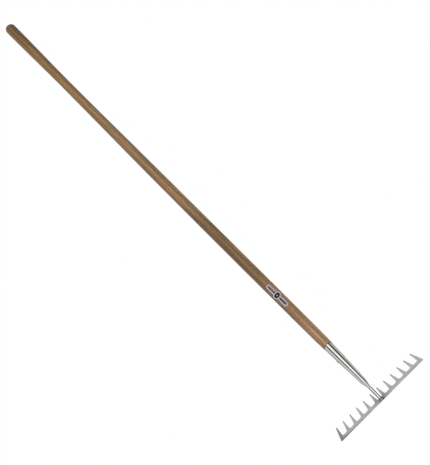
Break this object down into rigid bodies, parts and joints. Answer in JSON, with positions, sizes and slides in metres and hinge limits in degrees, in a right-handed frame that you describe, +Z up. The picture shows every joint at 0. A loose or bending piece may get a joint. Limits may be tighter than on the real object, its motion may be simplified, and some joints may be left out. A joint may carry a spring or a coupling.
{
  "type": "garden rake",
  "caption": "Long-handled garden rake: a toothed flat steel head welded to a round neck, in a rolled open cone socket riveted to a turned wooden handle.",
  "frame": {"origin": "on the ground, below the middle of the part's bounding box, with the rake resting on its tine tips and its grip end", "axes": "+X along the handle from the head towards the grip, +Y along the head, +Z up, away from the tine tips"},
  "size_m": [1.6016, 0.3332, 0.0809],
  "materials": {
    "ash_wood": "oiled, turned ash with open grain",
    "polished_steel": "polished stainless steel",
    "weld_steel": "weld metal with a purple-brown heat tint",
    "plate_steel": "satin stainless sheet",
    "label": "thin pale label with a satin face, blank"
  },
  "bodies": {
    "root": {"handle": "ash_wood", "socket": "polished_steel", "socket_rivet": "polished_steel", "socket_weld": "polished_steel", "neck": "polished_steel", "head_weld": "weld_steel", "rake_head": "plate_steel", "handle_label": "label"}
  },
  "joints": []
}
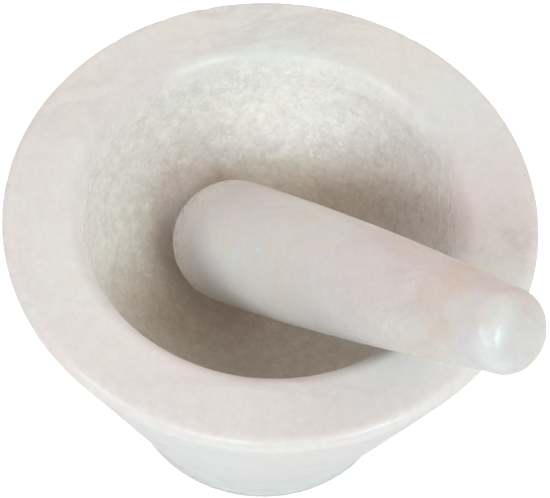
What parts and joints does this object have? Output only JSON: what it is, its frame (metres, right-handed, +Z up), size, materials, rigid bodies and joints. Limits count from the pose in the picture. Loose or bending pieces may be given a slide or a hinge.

----------

## What to work on
Print all of the entries exactly as they appear.

## Written solution
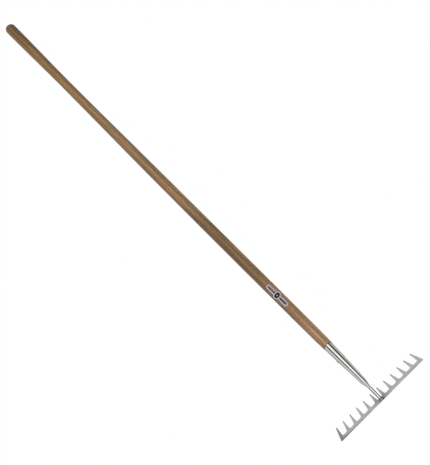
Break this object down into rigid bodies, parts and joints. Answer in JSON, with positions, sizes and slides in metres and hinge limits in degrees, in a right-handed frame that you describe, +Z up. The picture shows every joint at 0. A loose or bending piece may get a joint. Limits may be tighter than on the real object, its motion may be simplified, and some joints may be left out. A joint may carry a spring or a coupling.
{
  "type": "garden rake",
  "caption": "Long-handled garden rake: a toothed flat steel head welded to a round neck, in a rolled open cone socket riveted to a turned wooden handle.",
  "frame": {"origin": "on the ground, below the middle of the part's bounding box, with the rake resting on its tine tips and its grip end", "axes": "+X along the handle from the head towards the grip, +Y along the head, +Z up, away from the tine tips"},
  "size_m": [1.6016, 0.3332, 0.0809],
  "materials": {
    "ash_wood": "oiled, turned ash with open grain",
    "polished_steel": "polished stainless steel",
    "weld_steel": "weld metal with a purple-brown heat tint",
    "plate_steel": "satin stainless sheet",
    "label": "thin pale label with a satin face, blank"
  },
  "bodies": {
    "root": {"handle": "ash_wood", "socket": "polished_steel", "socket_rivet": "polished_steel", "socket_weld": "polished_steel", "neck": "polished_steel", "head_weld": "weld_steel", "rake_head": "plate_steel", "handle_label": "label"}
  },
  "joints": []
}
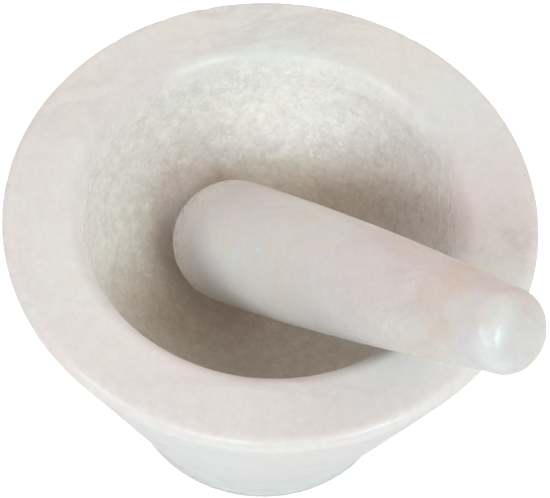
What parts and joints does this object have? Output only JSON: what it is, its frame (metres, right-handed, +Z up), size, materials, rigid bodies and joints. Limits count from the pose in the picture. Loose or bending pieces may be given a slide or a hinge.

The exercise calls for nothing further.